*Goal*
In the entries that follow, identify the line containing "Write part 2" and return it together with all later lines, exactly as they appear.

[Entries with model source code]
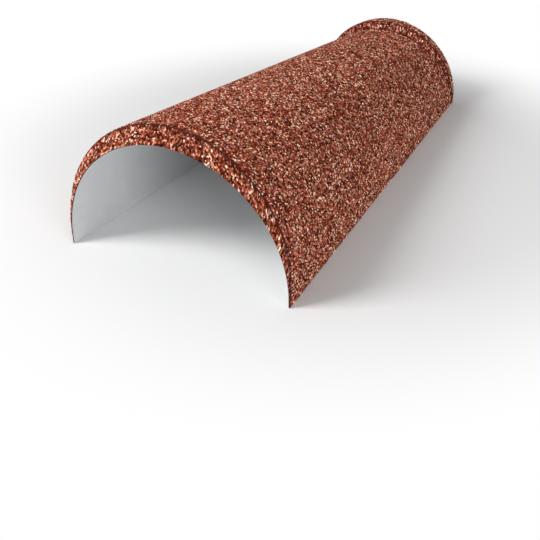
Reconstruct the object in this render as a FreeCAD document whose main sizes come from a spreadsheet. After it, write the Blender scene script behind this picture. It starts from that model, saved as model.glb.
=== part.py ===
"""Half-round roof ridge cap, pressed from one coated steel sheet.

The cap is a barrel that tapers from a wide mouth to a narrow tail. At the mouth the
sheet is folded down into a nose, deep at the crown and almost gone at the eaves. At the
tail it steps up into a collar, also highest at the crown, which the next cap's mouth
laps.

Frame: +Y runs from the mouth to the tail and +Z is up. The origin is on the ground,
in the middle of the rectangle that the cap covers. Sizes are in millimetres.
"""

import FreeCAD, Part
import math
import os
import sys
from dataclasses import dataclass
import Sketcher

# The driving dimensions: alias, value, meaning.
DIMENSIONS = [
    ("cap_length", 420.0, "from the front of the nose to the end of the tail"),
    ("sheet", 2.0, "thickness of the steel with its chip coat"),
    ("mouth_radius", 100.0, "outer radius of the half-round at the mouth"),
    ("mouth_leg", 20.0, "straight leg under the half-round at the mouth"),
    ("tail_radius", 75.0, "outer radius of the half-round at the tail"),
    ("tail_leg", 1.0, "straight leg under the half-round at the tail"),
    ("nose_drop", 14.0, "how far the nose turns down at the crown"),
    ("nose_crown", 7.0, "how far the nose reaches out in front of its fold at the crown"),
    ("nose_eave", 1.0, "the same at the eaves"),
    ("collar_crown", 21.0, "length of the collar at the crown"),
    ("collar_eave", 6.0, "length of the collar at the eaves"),
    ("collar_rise", 7.0, "how far the collar steps up at the crown"),
    ("collar_ramp", 4.0, "length of the step at the crown"),
    ("rim_fall", 2.5, "how far the collar sinks again towards the tail's rim"),
    ("run_out", 5.0, "how far a cut runs on past the eaves and the ends"),
]

FOLD_STEPS = 3
RAMP_STEPS = 4

# How far the sheet turns at the nose's fold, at the crown, where it bends round the fold's
# inner corner. Towards the eaves the turn fades, so the inner face is set back less there.
FOLD_TURN = "atan(dims.nose_drop / dims.nose_crown)"
EAVE_SHARE = 0.5


@dataclass
class Station:
    """One cross-section, as expressions on the spreadsheet.

    It is a half-round on straight legs, drawn on a plane that meets the ground at
    eave_y and passes through the crown at crown_y, both counted from the mouth. The
    legs are drawn on below the ground, where the eaves are sheared off.
    """

    name: str
    eave_y: str
    crown_y: str
    radius: str
    leg: str


def fold_inside():
    """The inner corner of the fold between the nose and the barrel."""
    set_back = f"dims.sheet * tan({FOLD_TURN} / 2)"
    return Station(
        "fold_inside",
        f"dims.nose_eave + {set_back} * {EAVE_SHARE}",
        f"dims.nose_crown + {set_back}",
        "dims.mouth_radius - dims.sheet",
        "dims.mouth_leg",
    )


def fold_outside(step):
    """The fold's outer section at a step of its turn, from 0 at the barrel."""
    corner = fold_inside()
    turn = f"{FOLD_TURN} * {step} / {FOLD_STEPS}"
    return Station(
        f"fold_outside_{step}",
        f"{corner.eave_y} - dims.sheet * sin({turn}) * {EAVE_SHARE}",
        f"{corner.crown_y} - dims.sheet * sin({turn})",
        "dims.mouth_radius",
        f"{corner.leg} - dims.sheet * (1 - cos({turn}))",
    )


def lip_outside():
    """The nose's outer edge, at the very front."""
    return Station("lip_outside", "0", "0", "dims.mouth_radius", "dims.mouth_leg - dims.nose_drop")


def lip_inside():
    """The nose's inner edge, straight across the sheet from the outer one."""
    return Station(
        "lip_inside",
        f"dims.sheet * sin({FOLD_TURN}) * {EAVE_SHARE}",
        f"dims.sheet * sin({FOLD_TURN})",
        "dims.mouth_radius - dims.sheet",
        f"dims.mouth_leg - dims.nose_drop + dims.sheet * (1 - cos({FOLD_TURN}))",
    )


def collar_outside(step):
    """The collar's outer section at a step of its rise, from 0 at the barrel."""
    share = step / RAMP_STEPS
    return Station(
        f"collar_outside_{step}",
        "dims.cap_length - dims.collar_eave"
        f" * (1 - {share} * dims.collar_ramp / dims.collar_crown)",
        f"dims.cap_length - dims.collar_crown + {share} * dims.collar_ramp",
        "dims.tail_radius",
        f"dims.tail_leg + dims.collar_rise * (1 - cos({180 * share})) / 2",
    )


def collar_inside(step):
    """The collar's inner section, set back so that the step keeps its thickness."""
    outside = collar_outside(step)
    set_back = "dims.sheet * tan(atan(dims.collar_rise / dims.collar_ramp) / 2)"
    return Station(
        f"collar_inside_{step}",
        f"{outside.eave_y} + {set_back} * dims.collar_eave / dims.collar_crown",
        f"{outside.crown_y} + {set_back}",
        "dims.tail_radius - dims.sheet",
        outside.leg,
    )


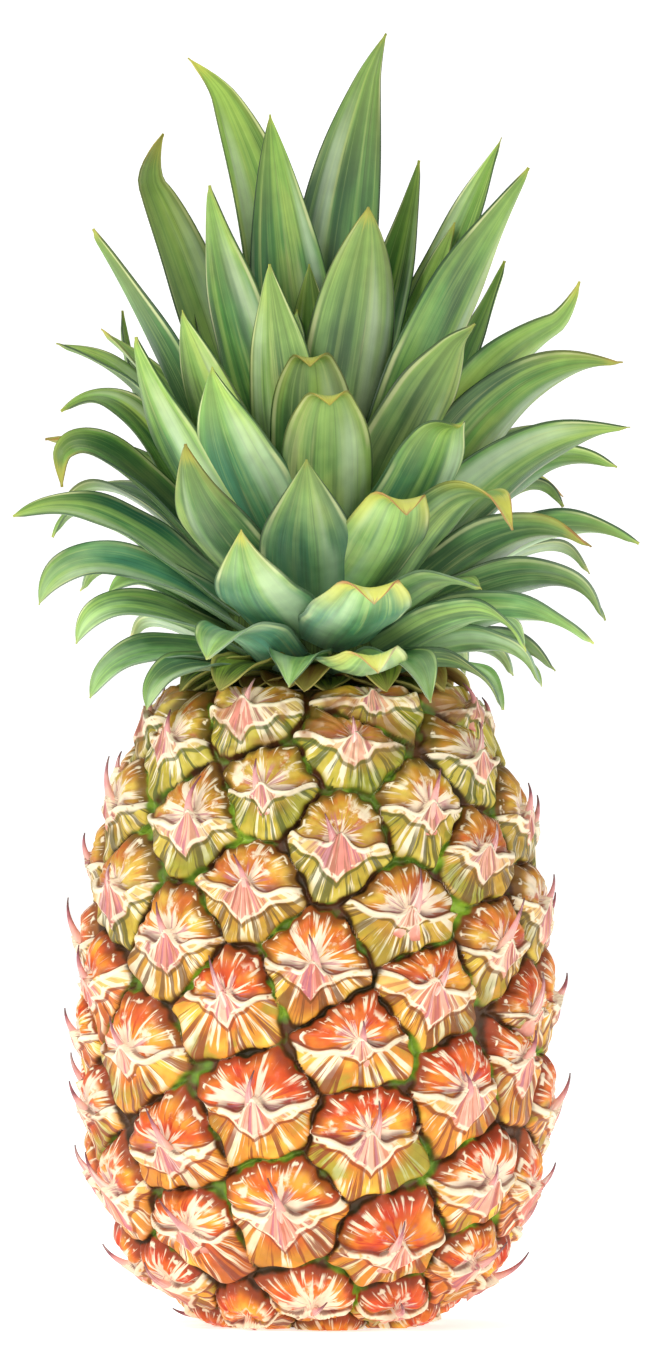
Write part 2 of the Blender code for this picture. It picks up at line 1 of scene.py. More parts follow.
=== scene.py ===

*Response*
Write part 2 of the Blender code for this picture. It picks up at line 1 of scene.py. More parts follow.
=== scene.py ===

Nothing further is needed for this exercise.